* [RECORD EXTRACTS]:
============================================================
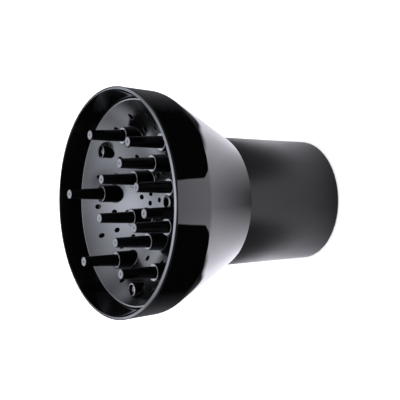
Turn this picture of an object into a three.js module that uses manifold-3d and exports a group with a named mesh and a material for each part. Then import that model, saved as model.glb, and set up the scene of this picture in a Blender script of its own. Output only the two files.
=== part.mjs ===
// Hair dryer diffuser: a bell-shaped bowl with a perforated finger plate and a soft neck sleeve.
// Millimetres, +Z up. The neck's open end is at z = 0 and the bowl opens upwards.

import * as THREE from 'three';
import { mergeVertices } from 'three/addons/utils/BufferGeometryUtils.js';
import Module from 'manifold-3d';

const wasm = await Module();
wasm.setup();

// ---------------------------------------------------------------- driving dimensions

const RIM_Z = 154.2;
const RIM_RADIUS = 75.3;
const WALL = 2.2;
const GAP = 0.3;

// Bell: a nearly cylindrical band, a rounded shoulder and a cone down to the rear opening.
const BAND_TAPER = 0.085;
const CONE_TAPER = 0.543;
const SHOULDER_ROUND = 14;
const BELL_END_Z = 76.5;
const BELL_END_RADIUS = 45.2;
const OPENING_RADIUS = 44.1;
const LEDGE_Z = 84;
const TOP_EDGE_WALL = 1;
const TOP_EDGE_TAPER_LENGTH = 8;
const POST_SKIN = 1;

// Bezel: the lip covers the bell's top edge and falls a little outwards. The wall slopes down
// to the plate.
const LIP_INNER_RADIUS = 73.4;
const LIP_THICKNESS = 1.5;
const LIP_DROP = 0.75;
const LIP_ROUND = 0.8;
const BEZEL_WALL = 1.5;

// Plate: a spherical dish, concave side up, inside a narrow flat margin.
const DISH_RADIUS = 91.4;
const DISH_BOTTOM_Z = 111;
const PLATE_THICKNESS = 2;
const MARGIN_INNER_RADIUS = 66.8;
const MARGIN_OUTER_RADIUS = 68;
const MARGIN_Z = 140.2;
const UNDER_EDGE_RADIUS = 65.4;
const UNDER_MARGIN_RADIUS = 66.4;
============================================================
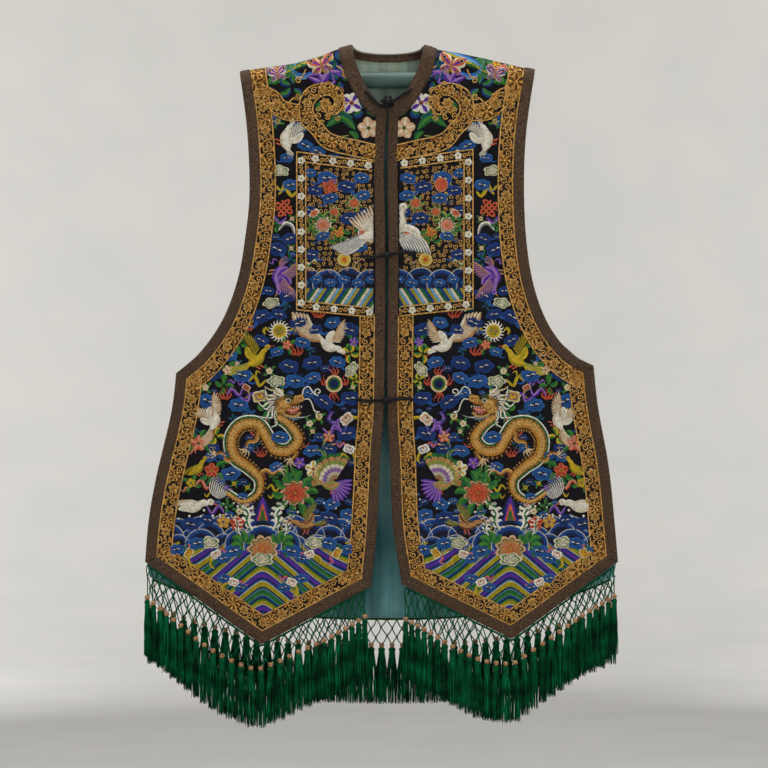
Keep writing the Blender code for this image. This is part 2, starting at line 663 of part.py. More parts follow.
============================================================
* [GOAL]:
Extract verbatim only those lines that run from the line with "Turn this picture" to the line with "const UNDER_MARGIN_RADIUS = 66.4;", inclusive.

* [RESULT OF THE TASK]:
Turn this picture of an object into a three.js module that uses manifold-3d and exports a group with a named mesh and a material for each part. Then import that model, saved as model.glb, and set up the scene of this picture in a Blender script of its own. Output only the two files.
=== part.mjs ===
// Hair dryer diffuser: a bell-shaped bowl with a perforated finger plate and a soft neck sleeve.
// Millimetres, +Z up. The neck's open end is at z = 0 and the bowl opens upwards.

import * as THREE from 'three';
import { mergeVertices } from 'three/addons/utils/BufferGeometryUtils.js';
import Module from 'manifold-3d';

const wasm = await Module();
wasm.setup();

// ---------------------------------------------------------------- driving dimensions

const RIM_Z = 154.2;
const RIM_RADIUS = 75.3;
const WALL = 2.2;
const GAP = 0.3;

// Bell: a nearly cylindrical band, a rounded shoulder and a cone down to the rear opening.
const BAND_TAPER = 0.085;
const CONE_TAPER = 0.543;
const SHOULDER_ROUND = 14;
const BELL_END_Z = 76.5;
const BELL_END_RADIUS = 45.2;
const OPENING_RADIUS = 44.1;
const LEDGE_Z = 84;
const TOP_EDGE_WALL = 1;
const TOP_EDGE_TAPER_LENGTH = 8;
const POST_SKIN = 1;

// Bezel: the lip covers the bell's top edge and falls a little outwards. The wall slopes down
// to the plate.
const LIP_INNER_RADIUS = 73.4;
const LIP_THICKNESS = 1.5;
const LIP_DROP = 0.75;
const LIP_ROUND = 0.8;
const BEZEL_WALL = 1.5;

// Plate: a spherical dish, concave side up, inside a narrow flat margin.
const DISH_RADIUS = 91.4;
const DISH_BOTTOM_Z = 111;
const PLATE_THICKNESS = 2;
const MARGIN_INNER_RADIUS = 66.8;
const MARGIN_OUTER_RADIUS = 68;
const MARGIN_Z = 140.2;
const UNDER_EDGE_RADIUS = 65.4;
const UNDER_MARGIN_RADIUS = 66.4;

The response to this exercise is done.